Pada tingkat desa dan kabupaten, pengendalian perladangan berpindah menjadi fokus pengembangan tata kelola hutan oleh pemangku kepentingan eksternal, seperti pemerintah, perusahaan dan kelompok konservasi. Upaya pembatasan ladang berpindah dan pengembangan mata pencarian alternatif, dimaksudkan untuk membatasi dan meminimalkan area pertanian masyarakat dan mencegah perubahan lahan yang kontroversial. Tersedia inisiatif masyarakat dan inisiatif penebangan berkelanjutan, seperti penyediaan dukungan bagi perusahaan penebangan untuk mengadopsi metode penebangan berdampak rendah dan mencapai sertifikasi berkelanjutan. Akan tetapi, pembatasan perladangan berpindah memainkan peran penting dalam pembukaan ruang untuk penggunaan lahan industri (konsesi penebangan dan kelapa sawit). Proyek REDD+ sejauh ini belum berhasil untuk mengikutsertakan perusahaan besar. Pemerintah telah mengeluarkan seri kebijakan untuk mendukung REDD+, di antaranya adalah Instruksi Presiden nomor 98 tahun 2021 mengenai nilai ekonomi karbon tetapi implementasi masih berjalan perlahan. Hampir tidak ada partisipasi dalam BFCP oleh perusahaan perkebunan kelapa sawit, hutan tanaman maupun sektor pertambangan. Melupakan penggunaan lahan industri ini dalam rezim tata kelola hutan melemahkan upaya untuk membatasi pembukaan lahan yang kontroversional dan mengakibatkan kegagalan untuk mengurangi deforestasi tingkat kabupaten. Mencegah dan mengurangi perubahan lahan yang kontroversial dan deforestasi tidak akan mungkin dilakukan jika tidak menangani perluasan perkebunan dan pertambangan. Kasus ini menyoroti bahwa menetapkan masyarakat lokal sebagai kelompok sasaran secara politis lebih mudah dibandingkan dengan mengatasi kekuasaan pendorong deforestasi skala besar yang terkait dengan ambisi pertumbuhan nasional[4].

Sumber

[1] Lin, L., Sills, E., Cheshire, H., 2014. Targeting areas for Reducing Emissions from Deforestation and forest Degradation (REDD+) projects in Tanzania. Global Environmental Change 24:277–286.
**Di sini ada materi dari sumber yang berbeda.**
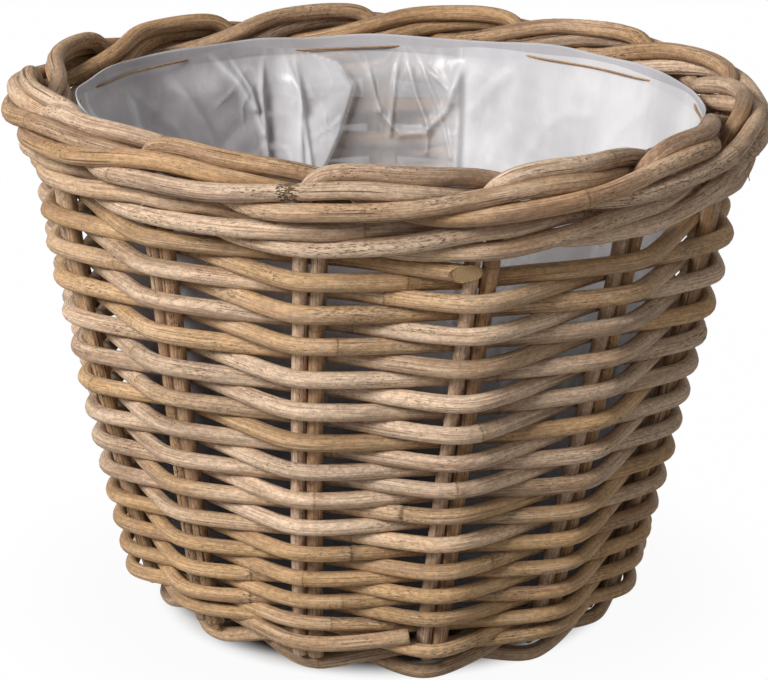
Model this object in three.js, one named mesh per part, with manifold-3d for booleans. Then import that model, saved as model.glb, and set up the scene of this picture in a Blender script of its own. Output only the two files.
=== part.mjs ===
// Round rattan planter with a film liner, millimetres, +Z up, standing on z = 0.
// Thirteen pairs of stakes rise from a woven base and lean outward. Sixteen weaver canes
// are laid round them in one continuous spiral, in front of one pair and behind the next.
// Two twined rods bind the foot and a three-rod wale the top, and the longer stake of each
// pair is turned down into the rolled border. A film bag is sewn in as the liner.

import * as THREE from "three";
import { mergeVertices } from "three/addons/utils/BufferGeometryUtils.js";
import Module from "manifold-3d";

// Overall sizes
const basketHeight = 290;
const pairCount = 13;
const firstPairAngle = THREE.MathUtils.degToRad(15.4);
const twistPerMillimetre = THREE.MathUtils.degToRad(0.026);
const twistDatum = 235;

// Wall: the line of the stakes, measured at the floor and at the rim
const stakeRadiusAtFloor = 130.5;
const stakeRadiusAtRim = 183.7;
const stakeDiameter = 8.2;
const caneClearance = 0.4;
const stakeBottom = 13.4;

// Weaver canes: thin and tightly packed at the foot, thicker and more open at the top
const weaverCount = 16;
const firstSpacingIndex = -1;
const firstRowHeight = 23.5;
const footPitch = 6.4;
const rimPitch = 9.69;
const rowClearance = 0.45;
const weaveHeadroom = 0.3;
const pairFlat = 5.6;

// Top wale and rolled border
const waleDiameter = 8.6;
const waleBelowRim = 34.6;
const waleStartIndex = 7;
const waleBow = 1.2;
const waleSpread = 1.2;
const byeStakeBelowRim = 20;

// Foot and base
const footRodDiameter = 8;
const footRodCount = 2;
const footOuterInset = 2;
const footInnerInset = 11;
const footTrim = 0.5;
const footFlat = 5;
const footSpread = 1.08;
const baseStickDiameter = 6.4;
const baseCrown = 5;
const baseWeaverDiameter = 6;
const baseWeaveStart = 48;
const baseWeaveGap = 2.2;
const baseWeaverCount = 2;
const baseCrossReach = 15;
const baseFanReach = 36;
const buttFlat = 2.5;
const tieDiameter = 4.4;
const tieStart = 25.8;
const tieTurns = 1.5;
const baseClearance = 0.5;

// Liner bag and the thread that holds it
const filmThickness = 0.8;
const hemThickness = 1.4;
const hemDepth = 9;
const linerBelowRim = 13.5;
const linerCornerReach = 14.4;
const linerCornerRise = 4.8;
const linerClearance = 0.6;
const linerSeat = 0.3;
const gatherDepth = 2.2;
const gatherCount = 13;
const stitchCount = 8;
const threadDiameter = 1.2;
const threadGap = 0.4;
const needleHole = 2.4;
const stitchBelowHem = 5;
const lastStitchShare = 0.9;

const pairSpacing = (2 * Math.PI) / pairCount;
const stakeSides = 5;
const weaverSides = 5;
const footSides = 6;
const threadSides = 4;

const rattan = new THREE.Color(0xa58a68);
const paleRattan = new THREE.Color(0xb49c7d);
const darkRattan = new THREE.Color(0x8a6d4c);

function rattanMaterial(colour) {
  return new THREE.MeshStandardMaterial({ color: colour, roughness: 0.72, metalness: 0 });
}

function stakeRadius(height) {
  const share = height / basketHeight;
  return stakeRadiusAtFloor + (stakeRadiusAtRim - stakeRadiusAtFloor) * share;
}

// A place on the basket: turn counts pairs of stakes, and the whole wall has a slight twist
function place(turn, radius, height, sideways = 0) {
  const twist = (height - twistDatum) * twistPerMillimetre;
  const angle = firstPairAngle + turn * pairSpacing + twist + sideways / radius;
  return new THREE.Vector3(radius * Math.sin(angle), -radius * Math.cos(angle), height);
}

const upward = new THREE.Vector3(0, 0, 1);

// Cane: a closed tube through the points, with one corner of its section facing outward,
// or facing the direction given, as for a stick that lies across the axis
function cane(points, diameter, sides, facing = null) {
  const positions = [];
  const indices = [];
  const count = points.length;
  for (let i = 0; i < count; i += 1) {
    const before = points[Math.max(i - 1, 0)];
    const after = points[Math.min(i + 1, count - 1)];
    const along = after.clone().sub(before).normalize();
    const outward = new THREE.Vector3(points[i].x, points[i].y, 0).normalize();
    const towards = facing === null ? outward : facing.clone();
    const across = towards.addScaledVector(along, -towards.dot(along)).normalize();
    const up = along.clone().cross(across);
    for (let side = 0; side < sides; side += 1) {
      const angle = (2 * Math.PI * side) / sides;
      const corner = points[i].clone();
      corner.addScaledVector(across, (diameter / 2) * Math.cos(angle));
      corner.addScaledVector(up, (diameter / 2) * Math.sin(angle));
      positions.push(corner.x, corner.y, corner.z);
    }
  }
  for (let i = 0; i < count - 1; i += 1) {
    for (let side = 0; side < sides; side += 1) {
      const next = (side + 1) % sides;
      const a = i * sides + side;
      const b = i * sides + next;
      indices.push(a, b, b + sides);
      indices.push(a, b + sides, a + sides);
    }
  }
  const last = (count - 1) * sides;
  for (let side = 1; side < sides - 1; side += 1) {
    indices.push(0, side + 1, side);
    indices.push(last, last + side, last + side + 1);
  }
  const geometry = new THREE.BufferGeometry();
  geometry.setAttribute("position", new THREE.Float32BufferAttribute(positions, 3));
  geometry.setIndex(indices);
  geometry.computeVertexNormals();
  return geometry;
}

function toSolid(wasm, geometry) {
  const bare = geometry.clone();
  bare.deleteAttribute("normal");
  bare.deleteAttribute("uv");
  const merged = mergeVertices(bare, 1e-4);
  const vertProperties = new Float32Array(merged.attributes.position.array);
  const triVerts = new Uint32Array(merged.index.array);
  return new wasm.Manifold(new wasm.Mesh({ numProp: 3, vertProperties, triVerts }));
}

function toGeometry(solid) {
  const mesh = solid.getMesh();
  const geometry = new THREE.BufferGeometry();
  geometry.setAttribute("position", new THREE.BufferAttribute(mesh.vertProperties, 3));
  geometry.setIndex(new THREE.BufferAttribute(mesh.triVerts, 1));
  geometry.computeVertexNormals();
  return geometry;
}

const wasm = await Module();
wasm.setup();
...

[2] Salvini, G., Herold, M., De Sy, V., Kissinger, G., Brockhaus, M., Skutsch, M., 2014. How countries link REDD+ interventions to drivers in their readiness plans: implications for monitoring systems. Environmental Research Letters 9(7):074004.

[3] Wong, G.Y., Luttrel, C., Loft, L., Yang, A., Pham, T.T., Naito, D., 2019. Narratives in REDD+ benefit sharing: examining evidence within and beyond the forest sector. Climate Policy 19, 8.

[4] Thaler, G.M., Anandi, C.A.M., 2017. Shifting cultivation, contentious land change and forest governance: the politics of swidden in East Kalimantan. The Journal of Peasant Studies 44, 1066–1087.